There were compensations, though. The sound of the wind passing through the treetops; the bracing effect of a waft of 40-degree air coming up under the tent fly. Gotta be in the woods to experience these.

The next morning we had all our gear back in the car within two hours; Melissa drove down to Watsonville to pick strawberries, which are just coming into their prime season, and I hiked about six miles on the trails of Mount Madonna County Park.

The countryside is an intriguing mix of dense pine at the upper altitudes and scrub in the lower regions. Sometimes the scrub and pine occupy the same hillsides.

These yellow wildflowers are tough little guys; they’re among the last of the season.

Splashes of pink decorate another bush.

Ah yes, progress. Apparently this is a bunch of telecommunications gear somebody forgot to pick up.

Nice thing is, the flowers grow anyway.

Yellow seems to be the dominant color of late spring.

As required, another for the "totally cool trees" file.

Here’s one of those places where all sorts of trees seem to be fighting it out for dominance.

Newsprint returns to its maker.

I swear these thistles would survive in the vacuum of space. Tough, thorny buggers.
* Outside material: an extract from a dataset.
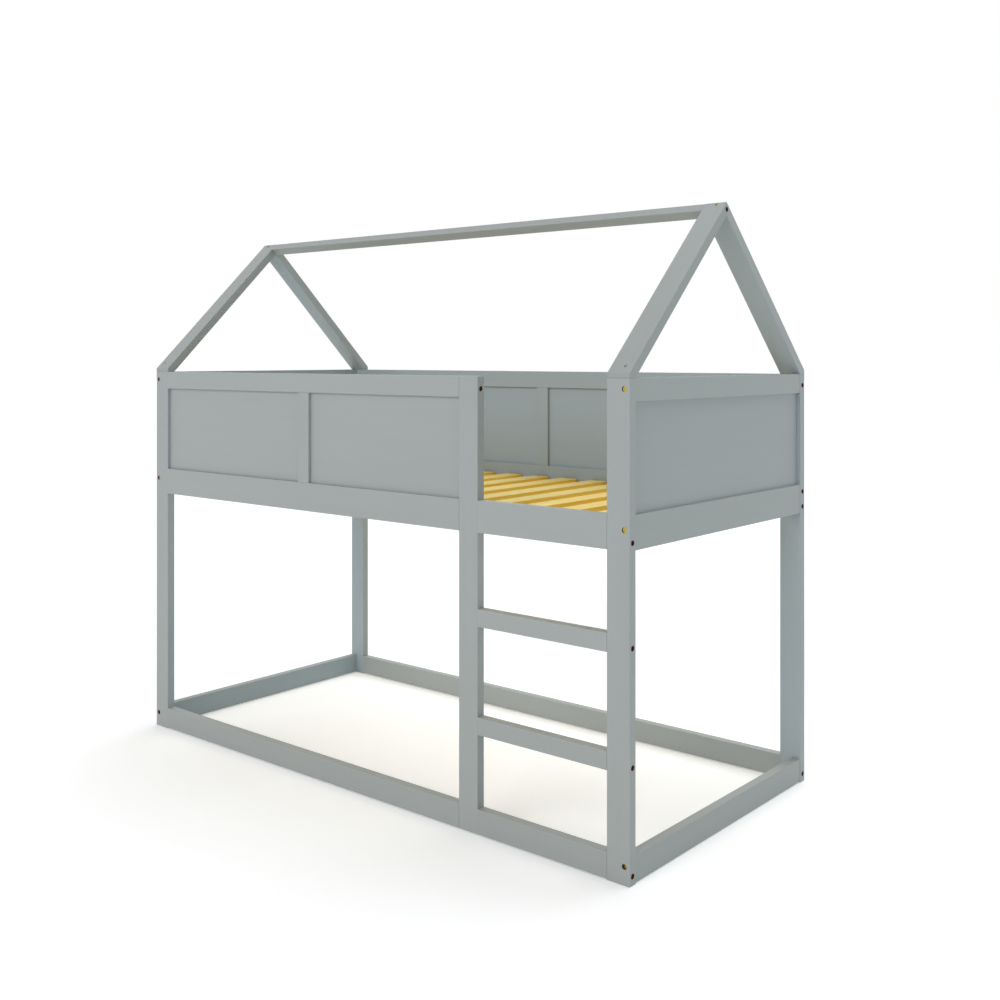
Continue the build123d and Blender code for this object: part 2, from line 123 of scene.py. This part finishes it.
# The counterbores over the bolts, whose walls are bare dark wood, and its margin round them
counterbore_diameter = 0.014
counterbore_reach = 0.0004

# The decimal places to which two vertices in one place agree
vertex_digits = 5

# The pale light all round, and the floor with the strength at which the camera sees it
world_strength = 0.27
floor_colour = (0.915, 0.93, 0.945)
floor_seen = 1.15
floor_reach = 60

# Each lamp's aim, strength, colour and width in degrees
lamps = {
    "front": ((0.0, 0.90, -0.42), 1.36, (1.0, 0.95, 0.93), 40),
    "right": ((-1.0, 0.10, -0.08), 0.45, (0.84, 0.96, 1.0), 40),
    "back": ((0.0, -0.42, -0.906), 1.70, (0.97, 1.0, 1.0), 60),
}

# The rafters' slope, from the top of the heel to the tip
heel_height = 0.012
post_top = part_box("front_left_post")[1][2]
rafter_low, rafter_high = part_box("front_left_rafter")
roof_slope = math.atan2(rafter_high[2] - post_top - heel_height, -rafter_low[1])

# The turns that bring each board's grain to X
grain_turns = {
    "x": (0, 0, 0),
    "y": (0, 0, -math.pi / 2),
    "z": (0, math.pi / 2, 0),
    "slope_front": (-roof_slope, 0, -math.pi / 2),
    "slope_rear": (roof_slope, 0, -math.pi / 2),
}

# The way in from each side of the bed
ways_in = {"front": (0, 1, 0), "rear": (0, -1, 0), "left": (1, 0, 0), "right": (-1, 0, 0)}


class Nodes:
    """Builds a node tree one node at a time."""

    def __init__(self, owner):
        self.tree = owner.node_tree

    def add(self, kind, **settings):
        node = self.tree.nodes.new(kind)
        for key, value in settings.items():
            setattr(node, key, value)
        return node

    def link(self, source, target):
        self.tree.links.new(source, target)

    def maths(self, operation, first, second):
        """Two values, each a number or a socket, put through one operation."""
        node = self.add("ShaderNodeMath", operation=operation)
        for socket, value in zip(node.inputs, (first, second)):
            if isinstance(value, (int, float)):
                socket.default_value = value
            else:
                self.link(value, socket)
        return node.outputs["Value"]

    def seen(self, strength):
        """The strength where the camera, a reflection or a refraction looks, and nought for other light."""
        path = self.add("ShaderNodeLightPath")
        total = path.outputs["Is Camera Ray"]
        for name in ("Is Glossy Ray", "Is Transmission Ray"):
            total = self.maths("MAXIMUM", total, path.outputs[name])
        return self.maths("MULTIPLY", total, strength)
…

Make a mental note of that shade of green in the background; it’ll all be yellow in a few weeks.

Some brave grown-ups took a gaggle of Boy Scouts for a morning hike.

A Gold Rush-era cattle and land baron named Henry Miller owned a summer estate at the top of Mount Madonna. It fell into disrepair after he died and his heirs sold the land to Santa Clara County, which created the park. Moss-covered stone is all that’s left of his summer house

The house must’ve been built on these pilings.

Nice to see trees growing where Great Men once dwelled. In the end the forest always wins.